[Start Task inputs]

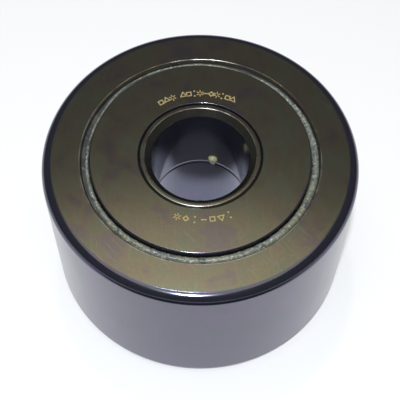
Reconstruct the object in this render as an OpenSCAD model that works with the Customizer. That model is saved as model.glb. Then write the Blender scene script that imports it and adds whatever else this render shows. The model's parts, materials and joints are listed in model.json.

[End Task inputs]
[Start Task inputs]

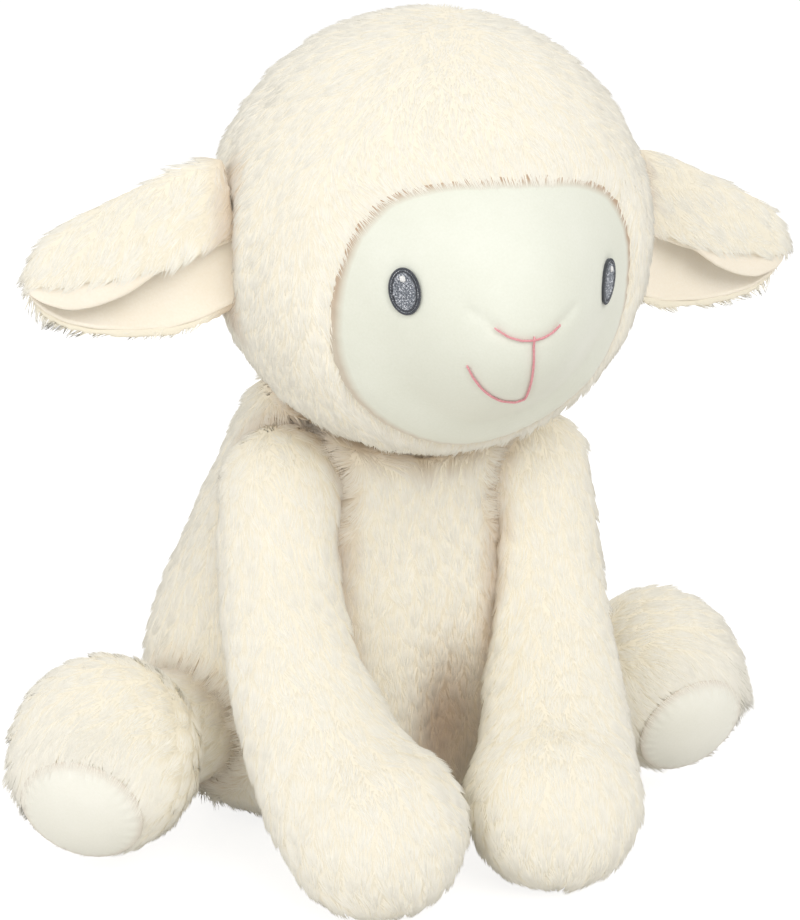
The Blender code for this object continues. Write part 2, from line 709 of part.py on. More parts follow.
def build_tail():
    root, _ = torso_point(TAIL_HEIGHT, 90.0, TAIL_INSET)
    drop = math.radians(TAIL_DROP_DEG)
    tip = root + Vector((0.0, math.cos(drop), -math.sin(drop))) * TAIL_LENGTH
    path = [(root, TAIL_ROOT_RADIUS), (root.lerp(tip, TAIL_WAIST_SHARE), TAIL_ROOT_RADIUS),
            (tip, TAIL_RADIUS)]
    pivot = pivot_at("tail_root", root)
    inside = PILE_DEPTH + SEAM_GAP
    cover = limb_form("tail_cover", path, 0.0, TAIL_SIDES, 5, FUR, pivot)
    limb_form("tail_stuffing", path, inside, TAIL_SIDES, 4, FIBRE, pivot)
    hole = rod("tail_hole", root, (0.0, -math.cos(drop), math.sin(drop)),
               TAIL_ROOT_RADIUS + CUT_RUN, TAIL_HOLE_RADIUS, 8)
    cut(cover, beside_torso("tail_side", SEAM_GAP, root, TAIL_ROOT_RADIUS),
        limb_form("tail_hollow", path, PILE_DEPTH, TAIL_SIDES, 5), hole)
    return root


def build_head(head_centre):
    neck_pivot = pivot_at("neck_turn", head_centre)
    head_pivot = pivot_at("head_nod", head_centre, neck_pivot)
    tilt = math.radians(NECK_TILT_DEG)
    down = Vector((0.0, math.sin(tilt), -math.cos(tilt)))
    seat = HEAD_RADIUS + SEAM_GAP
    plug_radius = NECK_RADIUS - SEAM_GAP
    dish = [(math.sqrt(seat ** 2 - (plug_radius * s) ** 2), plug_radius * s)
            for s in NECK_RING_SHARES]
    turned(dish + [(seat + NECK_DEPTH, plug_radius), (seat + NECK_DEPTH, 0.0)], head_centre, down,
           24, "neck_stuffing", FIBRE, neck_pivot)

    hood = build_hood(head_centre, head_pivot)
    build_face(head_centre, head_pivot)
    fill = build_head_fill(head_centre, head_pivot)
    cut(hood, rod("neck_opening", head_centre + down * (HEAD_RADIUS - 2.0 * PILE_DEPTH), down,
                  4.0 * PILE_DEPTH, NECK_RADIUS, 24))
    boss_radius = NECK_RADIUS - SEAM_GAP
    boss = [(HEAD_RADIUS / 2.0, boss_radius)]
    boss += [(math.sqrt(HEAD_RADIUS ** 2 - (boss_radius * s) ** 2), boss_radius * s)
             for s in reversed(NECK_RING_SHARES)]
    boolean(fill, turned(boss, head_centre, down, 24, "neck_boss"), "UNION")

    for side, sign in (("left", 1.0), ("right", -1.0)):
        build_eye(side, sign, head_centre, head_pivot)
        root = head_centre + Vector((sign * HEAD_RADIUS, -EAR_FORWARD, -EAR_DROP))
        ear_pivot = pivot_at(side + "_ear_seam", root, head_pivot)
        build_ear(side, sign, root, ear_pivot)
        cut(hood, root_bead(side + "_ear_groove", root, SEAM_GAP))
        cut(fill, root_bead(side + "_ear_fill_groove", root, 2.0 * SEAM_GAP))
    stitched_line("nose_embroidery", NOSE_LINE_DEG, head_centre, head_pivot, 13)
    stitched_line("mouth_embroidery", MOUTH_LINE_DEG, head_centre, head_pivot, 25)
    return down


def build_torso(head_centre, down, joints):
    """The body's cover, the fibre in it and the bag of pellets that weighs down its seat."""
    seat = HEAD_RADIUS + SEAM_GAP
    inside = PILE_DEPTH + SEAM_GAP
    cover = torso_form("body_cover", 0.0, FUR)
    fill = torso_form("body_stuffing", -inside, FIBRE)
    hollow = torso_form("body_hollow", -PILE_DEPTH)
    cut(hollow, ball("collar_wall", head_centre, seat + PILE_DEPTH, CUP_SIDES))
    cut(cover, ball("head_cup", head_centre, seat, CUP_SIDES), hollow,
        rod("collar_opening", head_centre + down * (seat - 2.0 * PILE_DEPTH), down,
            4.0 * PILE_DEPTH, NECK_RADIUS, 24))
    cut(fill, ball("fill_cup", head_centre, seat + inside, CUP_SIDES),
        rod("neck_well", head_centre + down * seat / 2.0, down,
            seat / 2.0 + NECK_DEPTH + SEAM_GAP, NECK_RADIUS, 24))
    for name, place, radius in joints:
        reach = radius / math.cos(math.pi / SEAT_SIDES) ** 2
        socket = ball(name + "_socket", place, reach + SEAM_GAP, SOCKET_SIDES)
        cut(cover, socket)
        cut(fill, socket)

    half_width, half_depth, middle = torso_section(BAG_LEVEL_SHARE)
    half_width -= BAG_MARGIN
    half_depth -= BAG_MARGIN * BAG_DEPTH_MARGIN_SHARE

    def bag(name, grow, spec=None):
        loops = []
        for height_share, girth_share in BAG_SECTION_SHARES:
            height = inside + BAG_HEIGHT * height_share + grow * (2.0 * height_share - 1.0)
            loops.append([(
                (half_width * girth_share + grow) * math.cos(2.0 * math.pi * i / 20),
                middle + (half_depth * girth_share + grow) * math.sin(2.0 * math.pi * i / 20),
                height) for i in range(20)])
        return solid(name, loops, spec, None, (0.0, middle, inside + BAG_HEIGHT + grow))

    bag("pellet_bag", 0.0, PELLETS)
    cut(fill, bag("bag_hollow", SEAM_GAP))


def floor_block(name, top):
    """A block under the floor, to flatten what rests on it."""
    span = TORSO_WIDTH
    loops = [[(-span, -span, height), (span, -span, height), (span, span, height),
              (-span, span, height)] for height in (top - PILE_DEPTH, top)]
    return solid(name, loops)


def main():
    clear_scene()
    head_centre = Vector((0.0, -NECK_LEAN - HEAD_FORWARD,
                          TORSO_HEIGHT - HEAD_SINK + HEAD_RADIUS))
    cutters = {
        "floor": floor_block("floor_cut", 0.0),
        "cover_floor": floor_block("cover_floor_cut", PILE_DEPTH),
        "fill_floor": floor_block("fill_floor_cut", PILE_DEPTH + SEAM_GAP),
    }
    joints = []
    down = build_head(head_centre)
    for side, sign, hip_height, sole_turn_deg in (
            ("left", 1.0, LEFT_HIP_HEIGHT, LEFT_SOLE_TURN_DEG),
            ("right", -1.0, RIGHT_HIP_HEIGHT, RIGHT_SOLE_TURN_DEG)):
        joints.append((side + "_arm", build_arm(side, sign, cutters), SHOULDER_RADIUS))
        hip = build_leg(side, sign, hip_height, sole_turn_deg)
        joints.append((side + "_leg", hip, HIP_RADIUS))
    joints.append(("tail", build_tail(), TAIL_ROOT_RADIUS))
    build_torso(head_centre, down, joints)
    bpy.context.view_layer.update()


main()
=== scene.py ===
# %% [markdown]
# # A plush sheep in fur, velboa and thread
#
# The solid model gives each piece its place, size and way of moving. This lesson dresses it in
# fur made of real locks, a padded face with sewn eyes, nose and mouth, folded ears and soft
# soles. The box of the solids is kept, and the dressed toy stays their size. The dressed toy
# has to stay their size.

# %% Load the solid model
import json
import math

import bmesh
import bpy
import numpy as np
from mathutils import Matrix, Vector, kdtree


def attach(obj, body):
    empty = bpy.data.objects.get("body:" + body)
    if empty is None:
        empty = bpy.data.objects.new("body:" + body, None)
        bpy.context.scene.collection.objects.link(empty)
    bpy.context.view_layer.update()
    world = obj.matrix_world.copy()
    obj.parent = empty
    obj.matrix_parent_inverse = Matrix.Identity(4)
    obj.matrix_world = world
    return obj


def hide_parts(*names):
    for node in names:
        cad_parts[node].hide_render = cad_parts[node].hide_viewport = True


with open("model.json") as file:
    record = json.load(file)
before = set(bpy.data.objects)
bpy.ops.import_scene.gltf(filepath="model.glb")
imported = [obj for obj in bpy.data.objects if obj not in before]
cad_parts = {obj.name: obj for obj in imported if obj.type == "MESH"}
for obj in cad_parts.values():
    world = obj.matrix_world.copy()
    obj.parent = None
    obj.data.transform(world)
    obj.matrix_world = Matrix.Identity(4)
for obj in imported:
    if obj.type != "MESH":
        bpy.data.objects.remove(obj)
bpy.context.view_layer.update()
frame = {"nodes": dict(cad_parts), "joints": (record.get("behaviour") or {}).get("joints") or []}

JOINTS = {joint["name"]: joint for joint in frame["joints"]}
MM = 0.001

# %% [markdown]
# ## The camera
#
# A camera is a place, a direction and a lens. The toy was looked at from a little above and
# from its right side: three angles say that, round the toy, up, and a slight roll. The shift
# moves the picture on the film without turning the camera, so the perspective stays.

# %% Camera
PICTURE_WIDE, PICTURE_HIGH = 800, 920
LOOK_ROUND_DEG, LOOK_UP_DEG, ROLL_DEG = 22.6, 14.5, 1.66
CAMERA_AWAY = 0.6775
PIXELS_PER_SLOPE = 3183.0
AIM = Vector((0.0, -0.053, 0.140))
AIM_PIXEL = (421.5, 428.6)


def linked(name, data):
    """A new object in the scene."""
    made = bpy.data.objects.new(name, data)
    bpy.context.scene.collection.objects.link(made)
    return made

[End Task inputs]

### Instructions for the task
All lines in the listing above from the line containing "hip = build_leg(side, sign, hip_height, sole_turn_deg)" to the line containing "for node in", inclusive, should be retyped exactly; no other lines should appear.

### Correct answer
        hip = build_leg(side, sign, hip_height, sole_turn_deg)
        joints.append((side + "_leg", hip, HIP_RADIUS))
    joints.append(("tail", build_tail(), TAIL_ROOT_RADIUS))
    build_torso(head_centre, down, joints)
    bpy.context.view_layer.update()


main()
=== scene.py ===
# %% [markdown]
# # A plush sheep in fur, velboa and thread
#
# The solid model gives each piece its place, size and way of moving. This lesson dresses it in
# fur made of real locks, a padded face with sewn eyes, nose and mouth, folded ears and soft
# soles. The box of the solids is kept, and the dressed toy stays their size. The dressed toy
# has to stay their size.

# %% Load the solid model
import json
import math

import bmesh
import bpy
import numpy as np
from mathutils import Matrix, Vector, kdtree


def attach(obj, body):
    empty = bpy.data.objects.get("body:" + body)
    if empty is None:
        empty = bpy.data.objects.new("body:" + body, None)
        bpy.context.scene.collection.objects.link(empty)
    bpy.context.view_layer.update()
    world = obj.matrix_world.copy()
    obj.parent = empty
    obj.matrix_parent_inverse = Matrix.Identity(4)
    obj.matrix_world = world
    return obj


def hide_parts(*names):
    for node in names:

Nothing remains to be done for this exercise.